COLLECTED DATA:
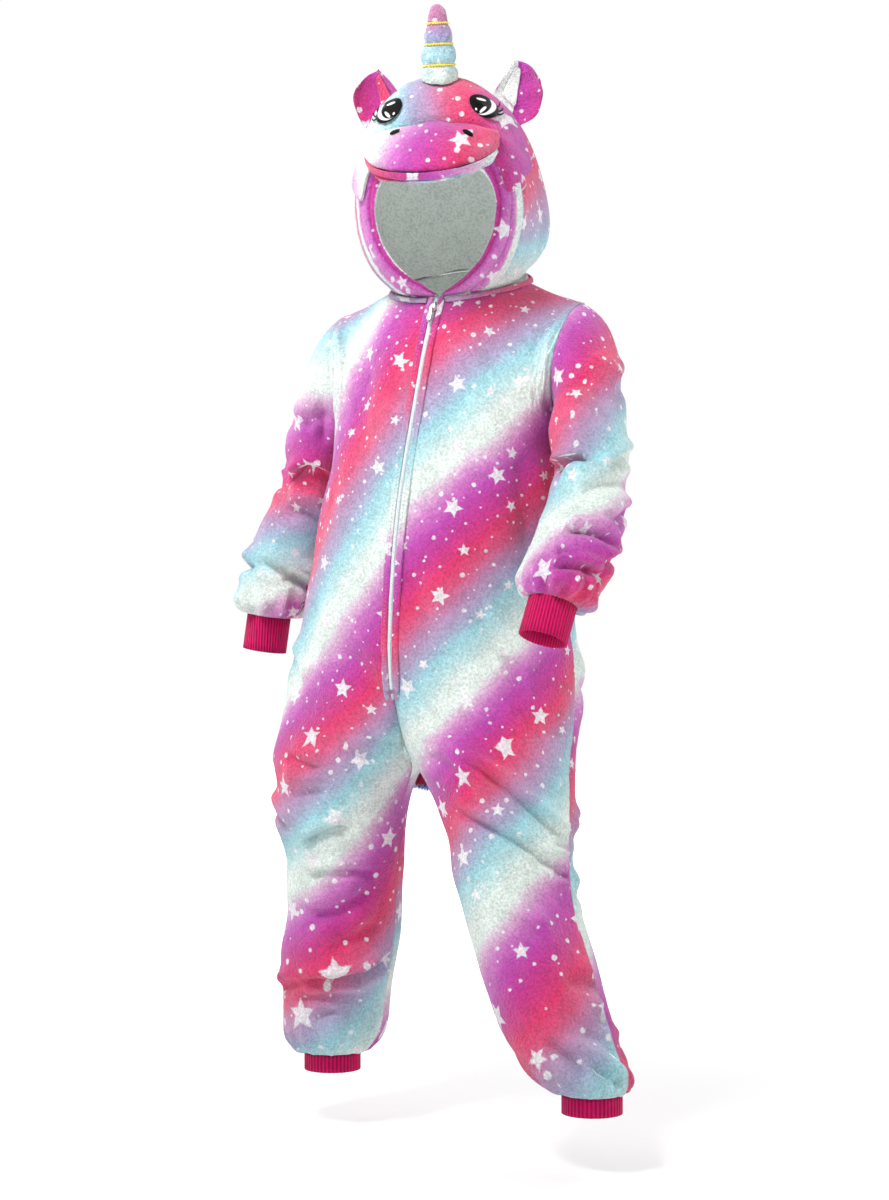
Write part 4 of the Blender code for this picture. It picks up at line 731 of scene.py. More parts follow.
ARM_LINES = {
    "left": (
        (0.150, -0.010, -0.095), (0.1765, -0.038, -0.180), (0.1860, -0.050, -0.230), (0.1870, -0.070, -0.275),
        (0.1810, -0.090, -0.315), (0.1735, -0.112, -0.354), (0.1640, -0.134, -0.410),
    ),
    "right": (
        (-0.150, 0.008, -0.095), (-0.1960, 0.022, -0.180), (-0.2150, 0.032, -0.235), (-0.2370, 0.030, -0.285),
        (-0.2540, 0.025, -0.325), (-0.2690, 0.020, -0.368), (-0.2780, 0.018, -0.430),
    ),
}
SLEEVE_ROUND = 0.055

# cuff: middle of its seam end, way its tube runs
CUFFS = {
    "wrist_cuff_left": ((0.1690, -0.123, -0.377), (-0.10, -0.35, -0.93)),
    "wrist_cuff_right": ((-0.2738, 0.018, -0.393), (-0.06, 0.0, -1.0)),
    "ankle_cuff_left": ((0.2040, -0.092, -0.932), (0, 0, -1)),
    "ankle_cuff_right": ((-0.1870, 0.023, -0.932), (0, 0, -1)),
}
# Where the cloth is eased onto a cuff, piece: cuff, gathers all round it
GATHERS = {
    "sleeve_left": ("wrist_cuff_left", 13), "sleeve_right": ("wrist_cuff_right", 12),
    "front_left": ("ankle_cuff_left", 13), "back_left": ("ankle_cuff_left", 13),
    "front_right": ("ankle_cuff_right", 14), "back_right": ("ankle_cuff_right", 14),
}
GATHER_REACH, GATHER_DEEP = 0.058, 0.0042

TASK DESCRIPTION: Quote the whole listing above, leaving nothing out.

ANSWER:
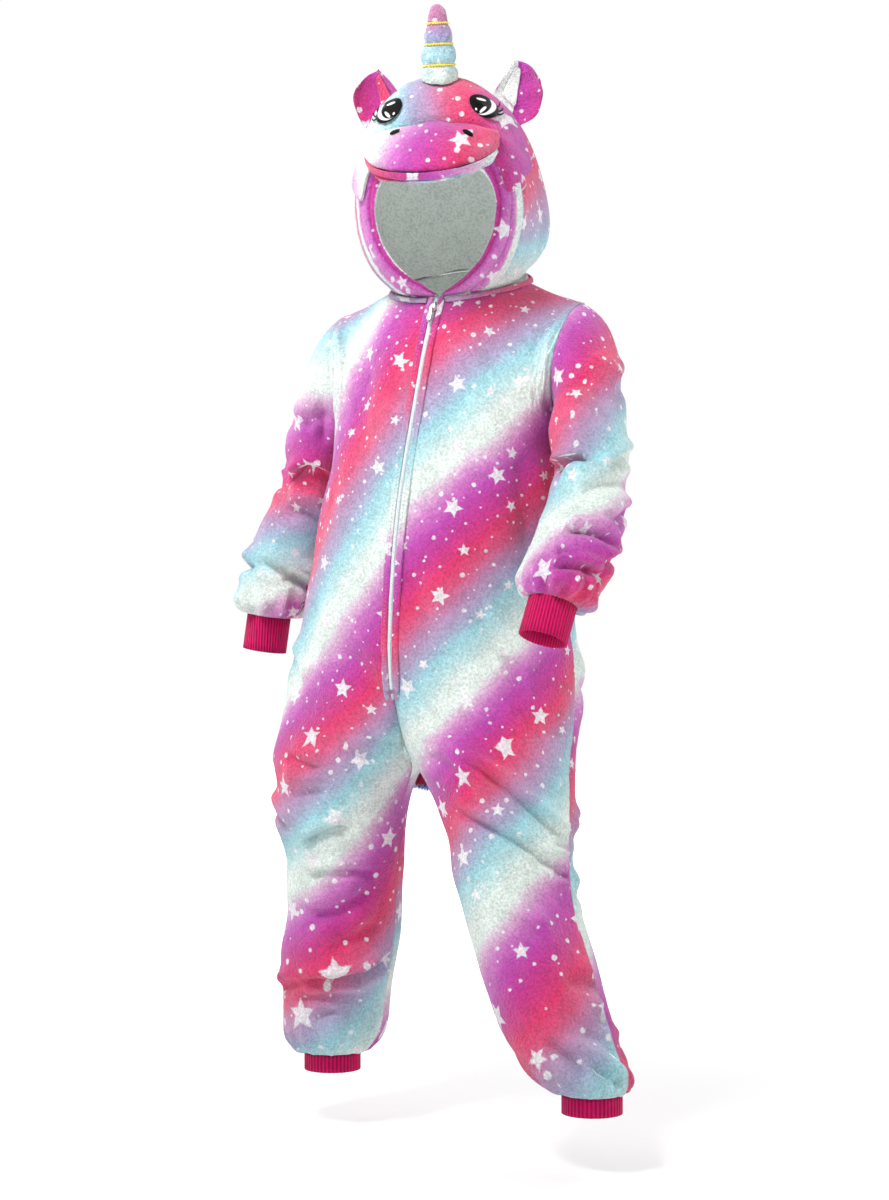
Write part 4 of the Blender code for this picture. It picks up at line 731 of scene.py. More parts follow.
ARM_LINES = {
    "left": (
        (0.150, -0.010, -0.095), (0.1765, -0.038, -0.180), (0.1860, -0.050, -0.230), (0.1870, -0.070, -0.275),
        (0.1810, -0.090, -0.315), (0.1735, -0.112, -0.354), (0.1640, -0.134, -0.410),
    ),
    "right": (
        (-0.150, 0.008, -0.095), (-0.1960, 0.022, -0.180), (-0.2150, 0.032, -0.235), (-0.2370, 0.030, -0.285),
        (-0.2540, 0.025, -0.325), (-0.2690, 0.020, -0.368), (-0.2780, 0.018, -0.430),
    ),
}
SLEEVE_ROUND = 0.055

# cuff: middle of its seam end, way its tube runs
CUFFS = {
    "wrist_cuff_left": ((0.1690, -0.123, -0.377), (-0.10, -0.35, -0.93)),
    "wrist_cuff_right": ((-0.2738, 0.018, -0.393), (-0.06, 0.0, -1.0)),
    "ankle_cuff_left": ((0.2040, -0.092, -0.932), (0, 0, -1)),
    "ankle_cuff_right": ((-0.1870, 0.023, -0.932), (0, 0, -1)),
}
# Where the cloth is eased onto a cuff, piece: cuff, gathers all round it
GATHERS = {
    "sleeve_left": ("wrist_cuff_left", 13), "sleeve_right": ("wrist_cuff_right", 12),
    "front_left": ("ankle_cuff_left", 13), "back_left": ("ankle_cuff_left", 13),
    "front_right": ("ankle_cuff_right", 14), "back_right": ("ankle_cuff_right", 14),
}
GATHER_REACH, GATHER_DEEP = 0.058, 0.0042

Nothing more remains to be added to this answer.